Disse che quei soldi erano “i risparmi di una vita”, da “destinare ai figli” e che “aveva deciso di non custodire presso la sua abitazione nel timore dei tanti furti in appartamento verificatisi nel quartiere dove dimora”. Ma né la procura né il giudice per le indagini preliminari gli hanno creduto, ponendo un nuovo vincolo su circa 1,1 milioni di euro che vennero trovati in casa del figlio quando il 24 aprile lui, l’avvocato penalista Giancarlo Chiariello, venne arrestato (oggi è ai domiciliari) nell’ambito dell’inchiesta per corruzione in atti giudiziari dell’ex gip di Bari Giuseppe De Benedictis. Secondo l’inchiesta della Dda di Lecce l’ex giudice intascava mazzette in cambio di scarcerazioni di pregiudicati difesi da Chiariello.

La giustificazione del legale non è stata ritenuta credibile e così è stato disposto un ulteriore vincolo a quella “spropositata e ingiustificata somma di denaro contante”. Gli accertamenti patrimoniali hanno documentato “un’enorme sproporzione tra i redditi dichiarati negli ultimi dieci anni dell’intero nucleo familiare” del noto avvocato barese e “le evidenze patrimoniali, quantificata in oltre 950mila euro”. Il gip, condividendo la tesi dei magistrati inquirenti di Lecce e l’esito delle indagini dei carabinieri di Bari, ha ritenuto che “tale sproporzione, priva di giustificazioni, sia attribuibile ai gravissimi reati contestati al Chiariello ai danni dell’amministrazione della giustizia”. Il denaro – in mazzette di svariato taglio custodite in tre zaini – venne ritrovato nella casa di suo figlio Alberto, anche lui indagato per concorso in corruzione.

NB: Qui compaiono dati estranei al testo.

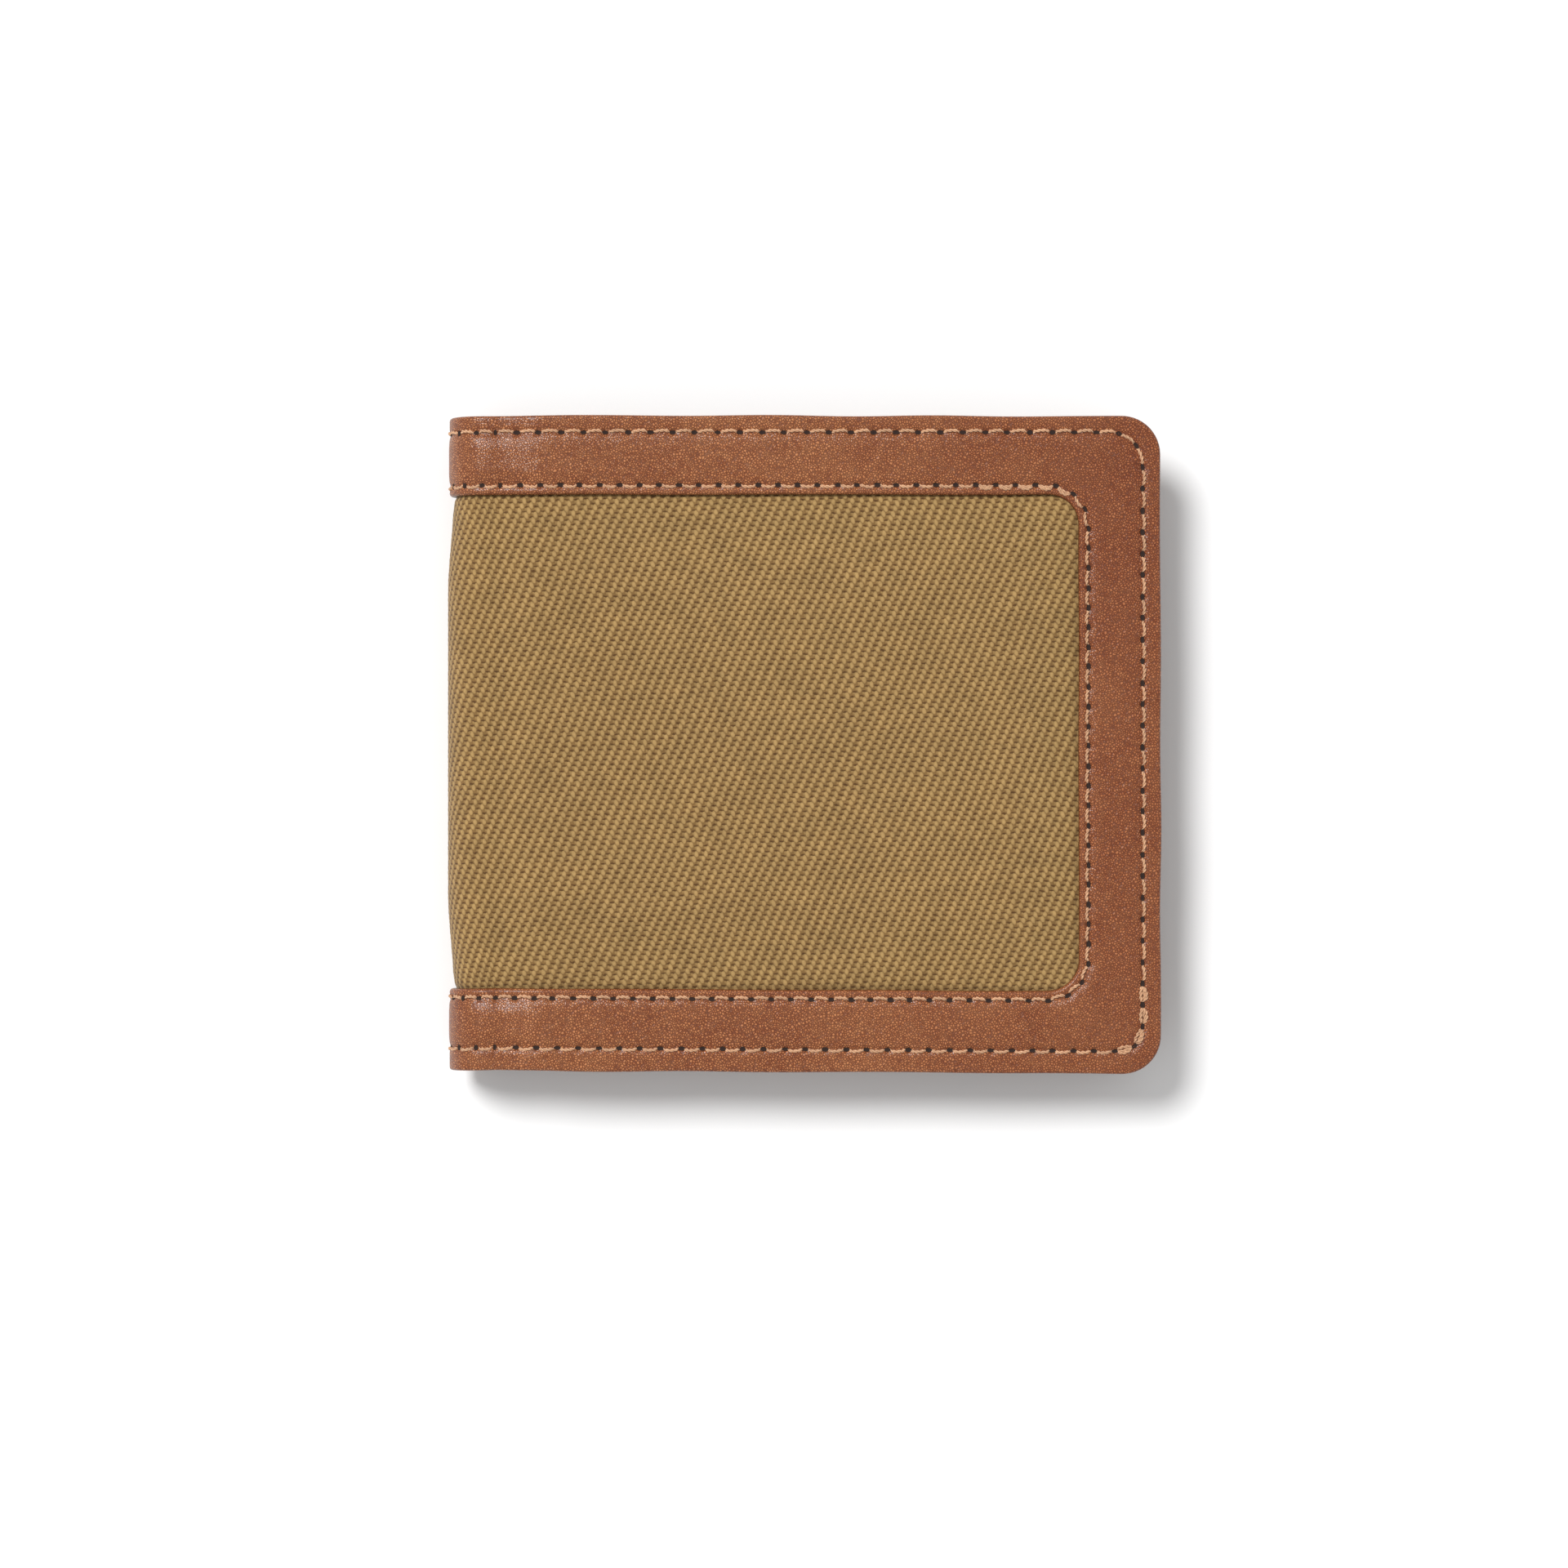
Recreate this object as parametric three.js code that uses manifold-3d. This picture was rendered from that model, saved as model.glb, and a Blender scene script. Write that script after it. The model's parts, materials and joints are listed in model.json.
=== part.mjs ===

L’ex gip De Benedictis è tuttora agli arresti in carcere e comparirà davanti al giudice per l’udienza preliminare, come anche Chiariello, il prossimo 26 novembre per quattro episodi di corruzione dei quali sono accusati, per aver scarcerato – stando alla tesi dell’accusa – tre pregiudicati e un avvocato foggiano. De Benedictis ha ottenuto i domiciliari per gli episodi di corruzione, ma resta detenuto in carcere perché nelle settimane successive gli fu notificata una nuova ordinanza di custodia cautelare in carcere dopo il rinvenimento di un arsenale da guerra occultato in una villetta nel Barese che – secondo la procura di Lecce guidata da Leonardo Leone De Castris – è di sua proprietà. La gip Giulia Proto definì l’armamentario come una “montagna” di armi simile “all’arsenale di una cosca di mafia di altissimo livello” e l’ex giudice – e un suo presunto complice – come “autentici trafficanti”.